• Exercise: Start at the line containing "joint = part_box(node_name)[1", stop at the line containing "flats=5, sides=3, drawn=drawn)", and set down every line in that stretch exactly as written, and nothing else.

• Dataset content:
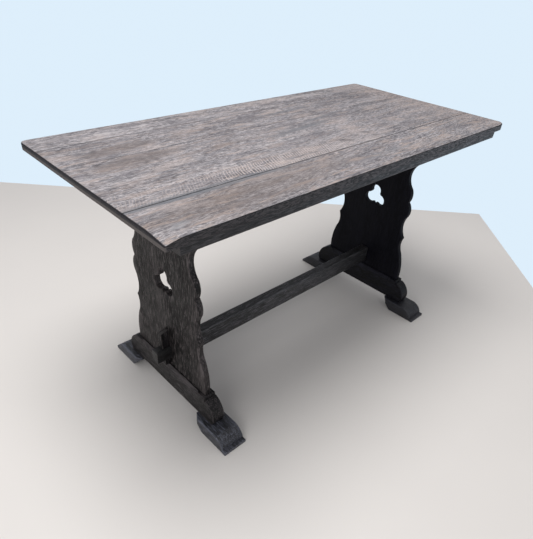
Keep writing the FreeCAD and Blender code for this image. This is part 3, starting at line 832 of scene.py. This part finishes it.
def ray_flecks(tree, at, bent, x, y, shift, joint, flecked):
    """How much of a pale ray fleck shows: bands across the grain, in patches.

    The patches are few on the open board and crowd along its joint, left of the middle."""
    bands = add(tree, "Mapping", {"Vector": bent, "Rotation": (0, 0, RAY_ANGLE),
                                  "Scale": RAY_SIZE}, vector_type="TEXTURE")
    bands = add(tree, "TexWave", {"Vector": bands.outputs[0], "Scale": 1.0, "Distortion": 6.0,
                                  "Detail": 2.0, "Detail Scale": 0.6, "Detail Roughness": 0.6},
                wave_type="BANDS", bands_direction="X", wave_profile="SIN").outputs["Fac"]
    patch = figure(tree, at, (0.06, 0.022, 0.022), shift=(shift[2], shift[0], 0.4), detail=3.0)
    by_joint = sums(tree, "MULTIPLY", between(tree, y, joint + 0.095, joint + 0.03),
                    between(tree, x, 0.16, 0.02, 0.0, flecked))
    by_joint = sums(tree, "MULTIPLY", by_joint, between(tree, x, -0.46, -0.30, 0.3))
    shown = sums(tree, "ADD", between(tree, patch, 0.56, 0.66, 0.0, 0.25),
                 sums(tree, "MULTIPLY", by_joint, between(tree, patch, 0.36, 0.52)))
    return sums(tree, "MULTIPLY", between(tree, bands, 0.74, 0.97), shown, clamp=True)


def dark_edges(tree, x, z, fibres, up):
    """The dark finish on steep faces: lighter to the right, and lighter low on the two ends."""
    sides = blend(tree, between(tree, x, -0.60, 0.70), *SIDE_TONES)
    sides = blend(tree, between(tree, fibres, 0.45, 0.56, 0.95, 0.0), sides, EDGE_FIBRE)
    ends = blend(tree, between(tree, z, 0.748, 0.744, 0.0, 0.8), *END_TONES)
    at_end = between(tree, sums(tree, "ABSOLUTE", x), 0.6640, 0.6685)
    edge = blend(tree, at_end, sides, ends)
    return blend(tree, between(tree, up, 0.45, 0.10), NOSE_TONE, edge)


def weathered_oak(name, shift, joint, turn=0.0, flecked=0.0, pink=0.5, darker=0.0,
                  stains=()):
    """Dry grey oak: growth lines, streaks, pores, pale ray flecks across the grain, and stains.

    joint is the y of the board's darkened long edge. Steep faces keep the dark finish. A stain
    is a centre, half sizes, turn, strength and colour."""
    material, tree, shader, at = bare_finish("weathered_oak_" + name)
    bent = wandering(tree, at, 0, shift, 0.05, 3.0)
    growth = [figure(tree, bent, along_grain(0, along, over), (0, 0, turn), shift, detail, rough)
              for along, over, detail, rough in ((0.30, 0.040, 3.0, 0.5),
                                                 (0.085, 0.0065, 5.0, 0.68),
                                                 (0.016, 0.0027, 4.0, 0.72))]
    _, streaks, fibres = growth
    pores = between(tree, figure(tree, bent, (0.014, 0.0010, 0.0010), shift=shift, detail=1.0),
                    0.56, 0.66)
    x, y, z = add(tree, "SeparateXYZ", {0: at}).outputs

    colour = grey_face(tree, at, bent, growth, shift, pink, darker)
    rough = figure(tree, at, (0.020, 0.006, 0.006), shift=shift, detail=5.0, roughness=0.7)
    by_end = sums(tree, "MULTIPLY", between(tree, x, 0.46, 0.66),
                  between(tree, rough, 0.42, 0.60, 0.0, 0.75))
    colour = blend(tree, by_end, colour, RUBBED_END)
    rays = ray_flecks(tree, at, bent, x, y, shift, joint, flecked)
    colour = blend(tree, rays, colour, RAY_FLECK)
    colour = blend(tree, sums(tree, "MULTIPLY", pores, 0.5), colour, OPEN_PORE)

    ragged = sums(tree, "MULTIPLY", sums(tree, "SUBTRACT", streaks, 0.5), 1.2)
    for centre, half, angle, strength, tint in stains:
        spot = sums(tree, "ADD", soft_spot(tree, at, centre, half, angle), ragged)
        spot = sums(tree, "MULTIPLY", between(tree, spot, 0.05, 0.55), strength)
        colour = blend(tree, spot, colour, tint)

    away = sums(tree, "ABSOLUTE", sums(tree, "SUBTRACT", y, joint))
    line_share = figure(tree, at, (0.12, 0.03, 0.03), shift=shift, detail=2.0)
    seam = sums(tree, "MULTIPLY", between(tree, away, 0.005, 0.0010),
                between(tree, line_share, 0.40, 0.62, 0.25, 0.8))
    seam = sums(tree, "MULTIPLY", seam, between(tree, x, 0.10, 0.50, 1.0, 0.3))
    colour = blend(tree, seam, colour, JOINT_DIRT)

    up = add(tree, "SeparateXYZ", {0: add(tree, "NewGeometry").outputs["Normal"]}).outputs[2]
    edge = dark_edges(tree, x, z, fibres, up)
    colour = blend(tree, between(tree, up, 0.955, 0.82), colour, edge)

    roughness = between(tree, sums(tree, "ADD", streaks, fibres), 0.7, 1.3, 0.52, 0.70)
    relief = sums(tree, "SUBTRACT", weighted(tree, (streaks, 0.5), (fibres, 0.6)),
                  sums(tree, "MULTIPLY", pores, 0.8))
    dress(tree, shader, colour, roughness, relief, 0.5, 0.0008)
    shader.inputs["Specular IOR Level"].default_value = 0.32
    return material


GREY_WATER = (0.115, 0.125, 0.142, 1)
BROWN_WATER = (0.120, 0.094, 0.084, 1)
INK = (0.050, 0.047, 0.055, 1)
DRY_BLOOM = (0.30, 0.31, 0.33, 1)
FRONT_STAINS = (
    ((-0.36, -0.245), (0.42, 0.090), 0.05, 0.45, BROWN_WATER),
    ((-0.46, -0.183), (0.34, 0.012), 0.0, 0.75, GREY_WATER),
    ((-0.609, -0.281), (0.036, 0.014), 0.2, 0.4, DRY_BLOOM),
    ((-0.38, -0.235), (0.16, 0.014), 0.05, 0.4, BROWN_WATER),
    ((0.05, -0.262), (0.20, 0.014), -0.03, 0.35, GREY_WATER))
MIDDLE_STAINS = (
    ((-0.46, -0.174), (0.30, 0.008), 0.0, 0.6, GREY_WATER),
    ((-0.500, 0.050), (0.17, 0.050), 0.1, 0.45, BROWN_WATER),
    ((0.04, 0.015), (0.20, 0.014), 0.12, 0.55, GREY_WATER),
    ((0.16, 0.062), (0.16, 0.010), 0.16, 0.45, GREY_WATER),
    ((0.050, -0.133), (0.040, 0.014), -0.55, 0.45, INK),
    ((0.162, -0.118), (0.024, 0.010), -0.55, 0.45, INK),
    ((-0.30, 0.02), (0.20, 0.012), 0.02, 0.40, BROWN_WATER))
BACK_STAINS = (
    ((-0.500, 0.140), (0.16, 0.036), 0.1, 0.45, BROWN_WATER),
    ((-0.56, 0.228), (0.060, 0.010), 0.0, 0.7, INK),
    ((0.10, 0.170), (0.22, 0.012), 0.03, 0.40, GREY_WATER))
for node_name, outer, shift, settings in (
        ("top_board_front", -1, (0.8, 0.3, 0.5), {"turn": 0.06, "pink": 0.80, "darker": 0.004,
                                                  "stains": FRONT_STAINS}),
        ("top_board_middle", 0, (2.7, 1.6, 0.9), {"flecked": 1.3, "turn": -0.010,
                                                  "stains": MIDDLE_STAINS}),
        ("top_board_back", 0, (4.2, 0.9, 2.2), {"turn": 0.008, "darker": 0.012,
                                                 "stains": BACK_STAINS}),
        ("top_board_back_edge", 1, (5.9, 2.4, 1.3), {"turn": -0.006, "pink": 0.3})):
    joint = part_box(node_name)[1 if outer < 0 else 0].y
    oak = weathered_oak(node_name, shift, joint, **settings)
    wooden_piece([board_skin(node_name, outer)], oak, "weathered_oak", "table", node_name)

# ---- Edge strips ------------------------------------------------------------------------------
# A strip glued and screwed under each long edge makes the thin boards look twice as thick. It
# stops short of the ends, where its end grain is sawn square at one end and slanted at the other.
STRIP_ARRIS = (0.0015, 0.0015)
JOINT_ARRIS_UNDER = (0.0005, 0.0005)    # against the boards
STRIP_END_LEAN = 0.003
STRIP_LEAN_FALL = 12        # power by which the lean dies away from the right end
# STRIP_FADE darkens the strips towards their left end; there the near-black end grain also stands in
# for painted shade under the top's overhang.
STRIP_FADE = (0.70, -0.60, 0.66)


def strip_skin(node):
    """A strip as rings along x; its right end leans by a few millimetres."""
    low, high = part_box(node)
    lower_x, drawn = eased_run(low.x, high.x - STRIP_END_LEAN, 0.001, 100)
    share = (lower_x - low.x) / (high.x - STRIP_END_LEAN - low.x)
    upper_x = lower_x + STRIP_END_LEAN * share ** STRIP_LEAN_FALL
    lower = line_of(lower_x, 0, low.z)
    upper = line_of(upper_x, 0, high.z)
    return bar_surface(lower, upper, (0, 1, 0), low.y, high.y, STRIP_ARRIS, JOINT_ARRIS_UNDER,
                       flats=5, sides=3, drawn=drawn)


for side, shift in (("front", (0.8, 0.3, 0.5)), ("back", (1.7, 0.2, 0.6))):
    oak = fumed_oak("strip_" + side, 0, shift, face=(0.100, 0.090, 0.097, 1),
                    deep=(0.012, 0.010, 0.012, 1), worn=(0.17, 0.155, 0.16, 1),
                    fades=(STRIP_FADE,))
    wooden_piece([strip_skin("edge_strip_" + side)], oak, "fumed_oak", "table",
                 "edge_strip_" + side)

# ---- The room ----------------------------------------------------------------------------------
# A plain pale floor whose corner lies behind the table, a pale bluish surround beyond it, soft
# light from above and from the left, and a camera at chest height off the front left corner.
SURROUND = (0.73, 0.86, 0.97, 1)
WALLS = (0.35, 0.365, 0.40, 1)
CEILING = (0.56, 0.56, 0.57, 1)
LAMP_COLOUR = (1.0, 0.98, 0.97)
LAMPS_AIM = Vector((0, 0, 0.4))
FLOOR_TONES = ((0.68, 0.655, 0.63, 1), (0.72, 0.695, 0.665, 1))


def pale_floor():
    """Warm off-white with slow, slight clouds."""
    material, tree, shader, at = bare_finish("pale_floor")
    cloud = figure(tree, at, (0.5, 0.5, 0.5), detail=3.0)
    colour = blend(tree, cloud, *FLOOR_TONES)
    tree.links.new(colour, shader.inputs["Base Color"])
    shader.inputs["Roughness"].default_value = 0.55
    shader.inputs["Specular IOR Level"].default_value = 0.3
    return material


FLOOR_CORNER = np.array((1.663, 0.018))
FLOOR_LENGTH = 12.0
FLOOR_SIDES = np.array(((-0.707, 0.707), (-0.707, -0.707))) * FLOOR_LENGTH
corners = FLOOR_CORNER + np.array(((0, 0), (1, 0), (1, 1), (0, 1))) @ FLOOR_SIDES
floor_mesh = bpy.data.meshes.new("floor")
floor_mesh.from_pydata([(x, y, 0.0) for x, y in corners.tolist()], [], [(0, 1, 2, 3)])
floor_mesh.materials.append(pale_floor())
floor = bpy.data.objects.new("floor", floor_mesh)
bpy.context.scene.collection.objects.link(floor)

world = bpy.data.worlds.new("surround")
world.use_nodes = True
sky = world.node_tree
height = add(sky, "SeparateXYZ", {0: add(sky, "TexCoord").outputs["Generated"]}).outputs[2]
light_in = blend(sky, between(sky, height, -0.02, 0.06), SURROUND, WALLS)
light_in = blend(sky, between(sky, height, 0.2, 0.8), light_in, CEILING)
seen = add(sky, "LightPath").outputs["Is Camera Ray"]
backdrop = blend(sky, seen, light_in, SURROUND)
sky.links.new(backdrop, sky.nodes["Background"].inputs[0])
bpy.context.scene.world = world

for name, place, size, power in (("overhead", (-0.45, 0.08, 2.9), 1.6, 57),
                                 ("window", (-2.8, -1.5, 1.7), 1.8, 25)):
    lamp = bpy.data.lights.new(name, "AREA")
    lamp.shape = "DISK"
    lamp.size = size
    lamp.energy = power
    lamp.color = LAMP_COLOUR
    holder = bpy.data.objects.new(name, lamp)
    holder.location = place
    holder.rotation_mode = "QUATERNION"
    holder.rotation_quaternion = (LAMPS_AIM - Vector(place)).to_track_quat("-Z", "Y")
    bpy.context.scene.collection.objects.link(holder)

CAMERA_PLACE = Vector((-1.04545, -0.95192, 1.166933))
CAMERA_AZIMUTH = math.radians(-46.106)
CAMERA_DOWN = math.radians(37.002)
CAMERA_ROLL = math.radians(4.281)
SENSOR_WIDTH = 36.0         # this and the lens are in millimetres
LENS_LENGTH = 31.566
LENS_SHIFT = (-0.0106, 0.0717)
forward = Vector((math.cos(CAMERA_DOWN) * math.sin(-CAMERA_AZIMUTH),
                  math.cos(CAMERA_DOWN) * math.cos(CAMERA_AZIMUTH), -math.sin(CAMERA_DOWN)))
level = forward.cross(Vector((0, 0, 1))).normalized()
above = level.cross(forward)
right = level * math.cos(CAMERA_ROLL) + above * math.sin(CAMERA_ROLL)
up = above * math.cos(CAMERA_ROLL) - level * math.sin(CAMERA_ROLL)
lens = bpy.data.cameras.new("camera")
lens.sensor_width = SENSOR_WIDTH
lens.lens = LENS_LENGTH
lens.shift_x, lens.shift_y = LENS_SHIFT
camera = bpy.data.objects.new("camera", lens)
camera.matrix_world = Matrix.Translation(CAMERA_PLACE) @ Matrix((
    (right.x, up.x, -forward.x), (right.y, up.y, -forward.y),
    (right.z, up.z, -forward.z))).to_4x4()
bpy.context.scene.collection.objects.link(camera)
bpy.context.scene.camera = camera
bpy.context.scene.view_settings.view_transform = "Standard"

• Answer:
    joint = part_box(node_name)[1 if outer < 0 else 0].y
    oak = weathered_oak(node_name, shift, joint, **settings)
    wooden_piece([board_skin(node_name, outer)], oak, "weathered_oak", "table", node_name)

# ---- Edge strips ------------------------------------------------------------------------------
# A strip glued and screwed under each long edge makes the thin boards look twice as thick. It
# stops short of the ends, where its end grain is sawn square at one end and slanted at the other.
STRIP_ARRIS = (0.0015, 0.0015)
JOINT_ARRIS_UNDER = (0.0005, 0.0005)    # against the boards
STRIP_END_LEAN = 0.003
STRIP_LEAN_FALL = 12        # power by which the lean dies away from the right end
# STRIP_FADE darkens the strips towards their left end; there the near-black end grain also stands in
# for painted shade under the top's overhang.
STRIP_FADE = (0.70, -0.60, 0.66)


def strip_skin(node):
    """A strip as rings along x; its right end leans by a few millimetres."""
    low, high = part_box(node)
    lower_x, drawn = eased_run(low.x, high.x - STRIP_END_LEAN, 0.001, 100)
    share = (lower_x - low.x) / (high.x - STRIP_END_LEAN - low.x)
    upper_x = lower_x + STRIP_END_LEAN * share ** STRIP_LEAN_FALL
    lower = line_of(lower_x, 0, low.z)
    upper = line_of(upper_x, 0, high.z)
    return bar_surface(lower, upper, (0, 1, 0), low.y, high.y, STRIP_ARRIS, JOINT_ARRIS_UNDER,
                       flats=5, sides=3, drawn=drawn)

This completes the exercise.